L’album "13" n’était donc pas le retour spasmodique d’un groupe en quête d’un dernier combat, mais bien l’entame d’une seconde (énième ?) carrière pour Suicidal Tendencies qui remonte sur le ring avec le convaincant "World Gone Mad". Et le moins que l’on puisse dire, c’est que si le groupe change, le style reste.
Car si seul le duo Muir / Pleasants (chant et guitare) reste en place, l’arrivée de petits nouveaux, parmi lesquels on peut compter Dave Lombardo, batteur historique de Slayer, n’a pas altéré l’identité musicale du groupe de Venice. Il est en effet surprenant de constater cette persistance du son estampillé ST malgré les nombreux changements de line-up.

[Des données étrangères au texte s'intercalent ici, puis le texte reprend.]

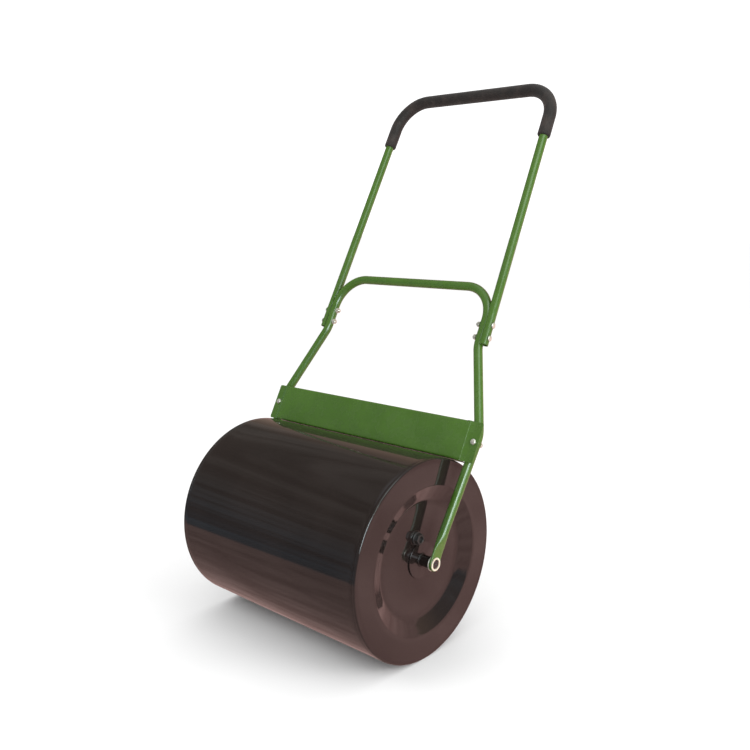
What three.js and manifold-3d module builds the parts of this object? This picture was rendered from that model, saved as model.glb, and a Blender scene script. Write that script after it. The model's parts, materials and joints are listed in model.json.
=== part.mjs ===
// A walk-behind, water-filled lawn roller: a steel drum turning between the ends of a tubular frame,
// with a scraper panel across the front and a push handle bolted to the frame.
//
// Millimetres, +Z up, X along the axle (+X is the end with the filler plug), -Y towards the front.
// The origin is on the ground, under the middle of the axle.

import * as THREE from "three";
import { mergeVertices } from "three/addons/utils/BufferGeometryUtils.js";
import Module from "manifold-3d";

const manifold = await Module();
manifold.setup();

// ---------- driving dimensions ----------

const GAP = 0.3; // left between pieces that touch
const ROUND_GAP = 0.4; // between the flats of a turned piece and its bore
const SIDES = [
  { side: "right", sign: 1 },
  { side: "left", sign: -1 },
];

// Drum. Radii of turned pieces are those of their flats.
const DRUM_RADIUS = 202;
const DRUM_HALF_WIDTH = 254;
const DRUM_SEGMENTS = 48;
const SHEET = 1.8;
const SHELL_HALF_WIDTH = 247;
const RIM_ROUNDING = 6;
const SKIRT_LENGTH = 15; // of the end plate inside the shell
const STEP_RADIUS = 149; // where the flat rim of the plate ends
const STEP_DEPTH = 2.5;
const STEP_TAPER = 5;
const DISH_RADIUS = 118; // of the plate's flat middle
const DISH_DEPTH = 15;

// Axle, hub bosses, and the bearings in the frame's eyes.
const ROUND_SEGMENTS = 24;
const AXLE_RADIUS = 9;
const AXLE_HALF_LENGTH = 276;
const AXLE_BORE = AXLE_RADIUS + ROUND_GAP;
const HUB_FLANGE_RADIUS = 37;
const HUB_FLANGE_THICKNESS = 2.6;
const BOSS_RADIUS = 11.25;
const BOSS_FILLET = 3;
const THRUST_WASHER_RADIUS = 15;
const THRUST_WASHER_THICKNESS = 2;
const BUSH_BARREL_RADIUS = 10.5;
const BUSH_FLANGE_RADIUS = 13.1;
const BUSH_FLANGE_THICKNESS = 2.2;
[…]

Il suffit d’écouter les guitares et la batterie de 'Get Your Fight On' pour être aussitôt plongé dans l’univers musical que le groupe cultivait lorsqu’il était au faîte de sa gloire : ce mélange de heavy metal et de thrash, mâtiné de punk. Tout ce qui a fait le succès du groupe au début des années 90 est ici présent, à commencer par cette basse claquante, particulièrement active sur 'Clap Like Ozzy', mais également le chant, légèrement voilé et en rupture de Mike Muir - un chant mélodieux qui constitue clairement une des pierres angulaires de l’identité du groupe.
Il faut attendre le dernier titre, le soporifique 'This World' pour trouver le seul faux pas de cet album. Un faux pas d’autant plus surprenant que ce titre était déjà présent sur l’album précédent dans une version plus longue, plus variée, plus énergique et plus probante. Difficile d’ailleurs de comprendre ce qui a poussé ST à retravailler ce morceau lorsque l’on considère le résultat très décevant. Mais hormis cette maladresse, quel régal ! Il n’y a qu’à enchaîner l’écoute du plus que dynamique 'Living For Life' et du furieux 'Get Your Fight On' pour être immédiatement convaincu de la bonne santé du groupe. C’est énergique, efficace et direct. Le groupe se fait moins démonstratif, moins funky et moins hétéroclite que pendant la période 1999 / 2001. De fait, ce "World Gone Mad" est un album cohérent et compact dans lequel il y a peu de place pour les démonstrations instrumentales individuelles et les digressions.
A ce titre, la prestation de Dave Lombardo, pour efficace qu’elle soit, n’est pas particulièrement saillante. Et il en va de même pour tous les membres du groupe, chanteur inclus. A l’exception de quelques rares envolées personnelles, ceux-ci semblent avoir à cœur de se fondre dans un collectif. En ce sens Suicidal s’inscrit clairement dans la continuité de la partie la plus heavy de sa carrière, à savoir la période des albums "Camera... Light… Revolution!" à "Suicidal For Life". Les racines punkisantes et les flâneries funkisantes sont ici délaissées, au profit d’une approche plus recentrée sur un heavy groovy et efficace.
Et comme par ailleurs le groupe conserve tous ses atouts, le résultat se révèle n’être pas moins qu’un grand album de Suicidal Tendencies.